3. Capitol Federal Financial
Capitol Federal Financial
(CFFN - Get Report)
of Topeka, Kan., closed at $10.97 Monday. The shares were flat year-to-date, but were 24% higher than the consensus price target of $8.87 at the end of last year.
The company had $9.5 billion in total assets as of Sept. 30, with 35 traditional branches and 10 in-store branches, mainly in the Topeka, Wichita and Kansas City areas.
The holding company completed its second-step conversion from a mutual thrift holding company to full stock ownership last December, raising a net $1.13 billion in common equity in the process. When Capitol Federal announced its financial results for its Fiscal 2011, ended Sept. 30, it also announced a special year-end dividend of 10 cents a share.
Based on a regular quarterly payout of eight cents, the shares have a 2.73% dividend yield.

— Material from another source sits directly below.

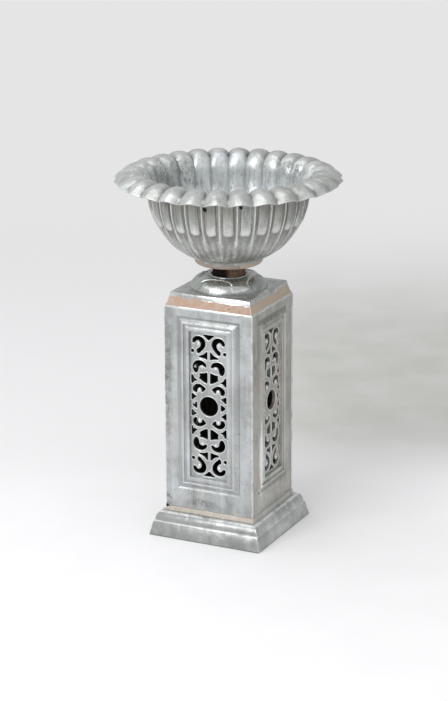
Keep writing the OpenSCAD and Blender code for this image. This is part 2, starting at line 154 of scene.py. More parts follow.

Fiscal fourth-quarter net income was $16.8 million, or 10 cents a share, compared to $15.5 million, or an adjusted nine cents a share, a year earlier. Net interest income for the fiscal fourth quarter increased 7% from a year earlier to $43.9 million. The net interest margin was 1.89%, declining from 1.99% a year earlier.
The ROA for the fiscal fourth quarter was 0.70%.
Asset quality was strong, with nonperforming loans making up just 0.51% as of Sept. 30. The company reported a tangible equity to assets ratio of 15.1% as of Sept. 30.
Five out of seven analysts covering Capital Federal Financial rate the shares a buy, while the remaining two analysts have neutral ratings.
Capital Federal is sitting on a boatload of capital, with but has an expensive leverage strategy of borrowing from the Federal Home Loan Bank and holding a rather large securities portfolio.
With the shares trading below book, the return of capital should provide support for the shares and a decent return for investors for the time being. As far as overall performance goes, with such a narrow margin and a shrinking loan book, any operating improvement will be icing on the cake.